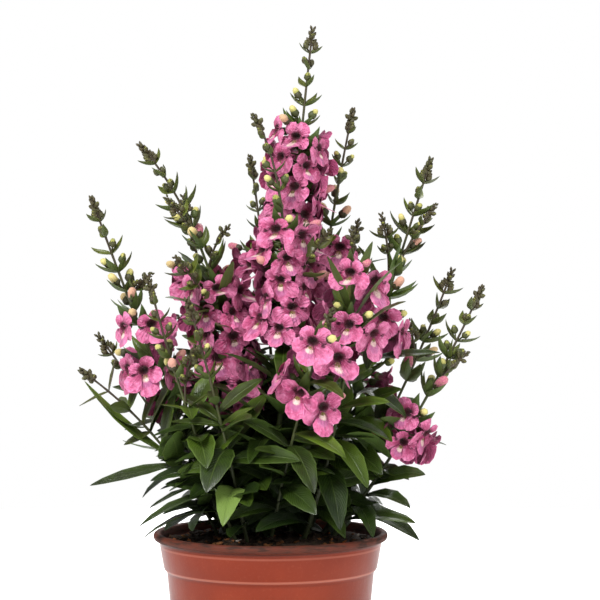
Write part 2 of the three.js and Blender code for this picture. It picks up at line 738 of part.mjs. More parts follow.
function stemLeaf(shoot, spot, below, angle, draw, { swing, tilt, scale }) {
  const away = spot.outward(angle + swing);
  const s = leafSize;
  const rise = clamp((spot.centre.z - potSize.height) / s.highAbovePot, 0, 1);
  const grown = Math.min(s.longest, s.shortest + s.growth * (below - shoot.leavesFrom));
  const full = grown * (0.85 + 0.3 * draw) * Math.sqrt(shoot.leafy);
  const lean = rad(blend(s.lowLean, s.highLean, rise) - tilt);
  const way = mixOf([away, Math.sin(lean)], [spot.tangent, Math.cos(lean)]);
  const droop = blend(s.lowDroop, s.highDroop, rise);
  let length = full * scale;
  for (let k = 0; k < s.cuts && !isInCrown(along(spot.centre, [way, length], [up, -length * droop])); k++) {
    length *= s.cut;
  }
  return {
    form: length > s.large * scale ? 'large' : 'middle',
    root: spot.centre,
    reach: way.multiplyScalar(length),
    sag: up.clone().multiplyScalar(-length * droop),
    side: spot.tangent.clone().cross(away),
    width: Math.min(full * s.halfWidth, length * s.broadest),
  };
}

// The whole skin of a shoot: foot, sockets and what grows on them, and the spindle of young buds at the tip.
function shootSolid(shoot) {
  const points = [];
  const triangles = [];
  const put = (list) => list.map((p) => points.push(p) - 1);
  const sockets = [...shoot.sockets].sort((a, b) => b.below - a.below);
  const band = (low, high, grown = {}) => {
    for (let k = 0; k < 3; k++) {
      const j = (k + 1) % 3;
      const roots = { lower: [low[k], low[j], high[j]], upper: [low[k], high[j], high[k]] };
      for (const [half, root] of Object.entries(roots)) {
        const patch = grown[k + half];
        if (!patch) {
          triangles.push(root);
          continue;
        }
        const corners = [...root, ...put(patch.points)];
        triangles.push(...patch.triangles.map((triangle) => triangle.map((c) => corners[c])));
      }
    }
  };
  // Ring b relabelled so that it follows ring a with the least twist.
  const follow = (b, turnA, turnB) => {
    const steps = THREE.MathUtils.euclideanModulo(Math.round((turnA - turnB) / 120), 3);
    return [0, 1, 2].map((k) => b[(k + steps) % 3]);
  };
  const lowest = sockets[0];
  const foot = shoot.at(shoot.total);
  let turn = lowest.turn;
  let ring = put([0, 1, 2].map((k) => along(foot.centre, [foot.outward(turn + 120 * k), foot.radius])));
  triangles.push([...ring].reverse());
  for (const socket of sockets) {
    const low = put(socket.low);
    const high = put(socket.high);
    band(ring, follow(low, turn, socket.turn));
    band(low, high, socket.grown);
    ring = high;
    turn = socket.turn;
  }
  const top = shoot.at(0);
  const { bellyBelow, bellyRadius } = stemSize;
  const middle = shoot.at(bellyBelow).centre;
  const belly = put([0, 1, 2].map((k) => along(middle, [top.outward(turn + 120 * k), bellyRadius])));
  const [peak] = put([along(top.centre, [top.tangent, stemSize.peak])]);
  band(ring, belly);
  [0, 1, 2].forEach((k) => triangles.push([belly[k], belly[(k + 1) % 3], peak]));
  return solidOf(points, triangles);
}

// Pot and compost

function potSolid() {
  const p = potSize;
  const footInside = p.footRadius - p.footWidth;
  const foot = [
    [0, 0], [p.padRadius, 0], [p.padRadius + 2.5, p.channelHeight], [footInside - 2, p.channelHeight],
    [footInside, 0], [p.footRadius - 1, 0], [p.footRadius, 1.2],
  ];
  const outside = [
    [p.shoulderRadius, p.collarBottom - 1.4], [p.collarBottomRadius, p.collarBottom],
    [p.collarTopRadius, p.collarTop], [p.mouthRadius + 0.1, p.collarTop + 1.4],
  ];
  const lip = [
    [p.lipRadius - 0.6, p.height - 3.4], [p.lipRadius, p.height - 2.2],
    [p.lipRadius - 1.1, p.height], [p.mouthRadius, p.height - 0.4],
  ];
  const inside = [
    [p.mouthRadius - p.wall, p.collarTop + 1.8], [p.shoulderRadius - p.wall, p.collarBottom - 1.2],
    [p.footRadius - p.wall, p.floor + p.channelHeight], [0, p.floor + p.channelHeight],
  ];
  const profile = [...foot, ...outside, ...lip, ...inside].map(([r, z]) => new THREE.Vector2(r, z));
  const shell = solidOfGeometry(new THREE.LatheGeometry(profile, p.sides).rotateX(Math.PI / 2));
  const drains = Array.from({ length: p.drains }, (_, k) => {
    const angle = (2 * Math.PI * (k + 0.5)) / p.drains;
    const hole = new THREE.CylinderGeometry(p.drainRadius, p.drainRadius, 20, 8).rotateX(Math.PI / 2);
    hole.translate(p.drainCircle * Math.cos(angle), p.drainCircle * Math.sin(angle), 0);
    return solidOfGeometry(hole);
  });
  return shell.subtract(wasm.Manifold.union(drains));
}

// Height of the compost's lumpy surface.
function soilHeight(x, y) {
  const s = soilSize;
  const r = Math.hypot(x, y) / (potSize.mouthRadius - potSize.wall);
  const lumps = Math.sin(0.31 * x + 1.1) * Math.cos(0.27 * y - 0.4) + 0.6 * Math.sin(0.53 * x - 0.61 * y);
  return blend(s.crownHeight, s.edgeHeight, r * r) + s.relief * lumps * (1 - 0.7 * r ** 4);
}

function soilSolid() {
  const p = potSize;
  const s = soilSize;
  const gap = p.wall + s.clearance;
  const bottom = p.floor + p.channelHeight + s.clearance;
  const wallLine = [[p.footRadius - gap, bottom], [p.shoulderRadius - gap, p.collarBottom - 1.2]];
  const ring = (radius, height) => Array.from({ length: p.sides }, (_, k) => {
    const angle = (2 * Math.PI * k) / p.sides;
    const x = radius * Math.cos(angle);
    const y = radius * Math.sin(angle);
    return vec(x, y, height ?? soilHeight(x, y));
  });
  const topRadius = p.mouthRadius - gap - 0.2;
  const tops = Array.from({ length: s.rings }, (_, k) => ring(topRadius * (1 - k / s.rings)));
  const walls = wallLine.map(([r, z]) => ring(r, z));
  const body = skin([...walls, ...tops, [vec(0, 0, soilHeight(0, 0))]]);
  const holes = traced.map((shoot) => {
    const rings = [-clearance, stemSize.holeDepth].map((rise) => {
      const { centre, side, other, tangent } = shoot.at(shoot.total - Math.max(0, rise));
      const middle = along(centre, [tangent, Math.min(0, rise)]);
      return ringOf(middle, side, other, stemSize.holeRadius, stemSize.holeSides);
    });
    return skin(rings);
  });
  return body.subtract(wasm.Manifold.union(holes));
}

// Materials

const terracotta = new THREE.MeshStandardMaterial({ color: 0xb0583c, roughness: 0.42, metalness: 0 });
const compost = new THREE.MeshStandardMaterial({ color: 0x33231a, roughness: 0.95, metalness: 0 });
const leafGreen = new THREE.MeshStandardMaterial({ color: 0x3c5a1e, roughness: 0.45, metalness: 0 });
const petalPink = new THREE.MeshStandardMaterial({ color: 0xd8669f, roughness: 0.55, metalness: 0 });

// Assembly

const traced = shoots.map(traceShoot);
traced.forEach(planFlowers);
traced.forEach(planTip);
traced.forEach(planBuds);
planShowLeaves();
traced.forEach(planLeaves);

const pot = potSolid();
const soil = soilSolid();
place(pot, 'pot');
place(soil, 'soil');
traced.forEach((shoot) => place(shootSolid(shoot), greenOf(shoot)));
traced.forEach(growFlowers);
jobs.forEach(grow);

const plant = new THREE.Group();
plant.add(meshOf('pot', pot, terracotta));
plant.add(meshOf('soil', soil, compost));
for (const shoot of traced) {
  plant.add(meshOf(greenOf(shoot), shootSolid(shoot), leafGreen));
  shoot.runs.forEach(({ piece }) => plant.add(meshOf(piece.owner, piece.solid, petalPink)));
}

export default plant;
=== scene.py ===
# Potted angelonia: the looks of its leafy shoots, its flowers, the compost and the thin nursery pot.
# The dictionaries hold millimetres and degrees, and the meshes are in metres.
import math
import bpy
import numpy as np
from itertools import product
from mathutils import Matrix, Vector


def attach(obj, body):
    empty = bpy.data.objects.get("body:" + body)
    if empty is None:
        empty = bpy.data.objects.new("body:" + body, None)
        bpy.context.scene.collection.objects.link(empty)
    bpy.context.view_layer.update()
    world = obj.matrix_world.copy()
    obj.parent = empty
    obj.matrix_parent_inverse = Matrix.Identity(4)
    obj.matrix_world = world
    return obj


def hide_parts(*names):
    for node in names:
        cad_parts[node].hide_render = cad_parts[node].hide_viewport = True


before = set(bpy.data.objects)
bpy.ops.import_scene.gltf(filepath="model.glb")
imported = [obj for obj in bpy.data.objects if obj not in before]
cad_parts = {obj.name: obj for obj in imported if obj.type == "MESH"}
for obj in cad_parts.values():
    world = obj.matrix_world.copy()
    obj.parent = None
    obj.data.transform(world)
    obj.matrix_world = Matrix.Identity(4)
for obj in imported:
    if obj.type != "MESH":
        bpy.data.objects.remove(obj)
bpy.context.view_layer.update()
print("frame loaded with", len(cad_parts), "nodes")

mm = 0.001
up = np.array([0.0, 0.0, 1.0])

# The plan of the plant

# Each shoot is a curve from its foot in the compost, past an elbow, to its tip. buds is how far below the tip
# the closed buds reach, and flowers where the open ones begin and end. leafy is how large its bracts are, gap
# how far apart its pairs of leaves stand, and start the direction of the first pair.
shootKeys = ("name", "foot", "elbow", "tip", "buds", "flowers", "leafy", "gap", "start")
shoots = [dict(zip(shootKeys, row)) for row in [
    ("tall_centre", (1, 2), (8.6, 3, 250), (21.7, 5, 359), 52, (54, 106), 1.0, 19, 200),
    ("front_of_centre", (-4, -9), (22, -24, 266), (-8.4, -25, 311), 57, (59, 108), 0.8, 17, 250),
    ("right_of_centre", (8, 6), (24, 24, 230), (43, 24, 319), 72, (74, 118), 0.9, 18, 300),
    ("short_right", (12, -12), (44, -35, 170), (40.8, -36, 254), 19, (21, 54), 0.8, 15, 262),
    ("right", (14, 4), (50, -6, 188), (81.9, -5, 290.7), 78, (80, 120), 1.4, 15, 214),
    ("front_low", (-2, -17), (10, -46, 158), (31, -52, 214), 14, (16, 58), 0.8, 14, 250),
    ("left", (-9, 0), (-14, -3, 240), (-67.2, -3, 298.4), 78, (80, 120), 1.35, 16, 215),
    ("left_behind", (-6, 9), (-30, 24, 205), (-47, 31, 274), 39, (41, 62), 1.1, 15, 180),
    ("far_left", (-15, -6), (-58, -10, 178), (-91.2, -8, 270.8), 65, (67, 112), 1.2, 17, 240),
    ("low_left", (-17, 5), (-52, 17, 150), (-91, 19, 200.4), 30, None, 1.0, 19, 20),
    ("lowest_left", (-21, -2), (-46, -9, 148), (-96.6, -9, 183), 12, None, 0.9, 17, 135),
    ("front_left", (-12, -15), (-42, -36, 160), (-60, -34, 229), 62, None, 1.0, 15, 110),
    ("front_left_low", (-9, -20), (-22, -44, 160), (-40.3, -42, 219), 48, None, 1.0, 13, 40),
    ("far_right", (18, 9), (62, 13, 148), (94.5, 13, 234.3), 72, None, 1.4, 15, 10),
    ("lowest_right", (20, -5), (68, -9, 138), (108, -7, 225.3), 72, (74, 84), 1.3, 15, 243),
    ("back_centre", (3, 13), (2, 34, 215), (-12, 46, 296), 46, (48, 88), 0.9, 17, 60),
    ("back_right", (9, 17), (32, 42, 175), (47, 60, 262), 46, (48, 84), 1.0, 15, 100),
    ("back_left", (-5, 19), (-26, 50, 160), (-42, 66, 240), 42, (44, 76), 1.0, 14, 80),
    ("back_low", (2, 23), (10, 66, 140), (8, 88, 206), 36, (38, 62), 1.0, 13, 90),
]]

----

= THE REQUEST =
Look through the material above and print exactly the lines from the one containing "from mathutils import Matrix, Vector" to the one containing "before = set(bpy.data.objects)", both included, and nothing more.

= WRITTEN REPLY =
from mathutils import Matrix, Vector


def attach(obj, body):
    empty = bpy.data.objects.get("body:" + body)
    if empty is None:
        empty = bpy.data.objects.new("body:" + body, None)
        bpy.context.scene.collection.objects.link(empty)
    bpy.context.view_layer.update()
    world = obj.matrix_world.copy()
    obj.parent = empty
    obj.matrix_parent_inverse = Matrix.Identity(4)
    obj.matrix_world = world
    return obj


def hide_parts(*names):
    for node in names:
        cad_parts[node].hide_render = cad_parts[node].hide_viewport = True


before = set(bpy.data.objects)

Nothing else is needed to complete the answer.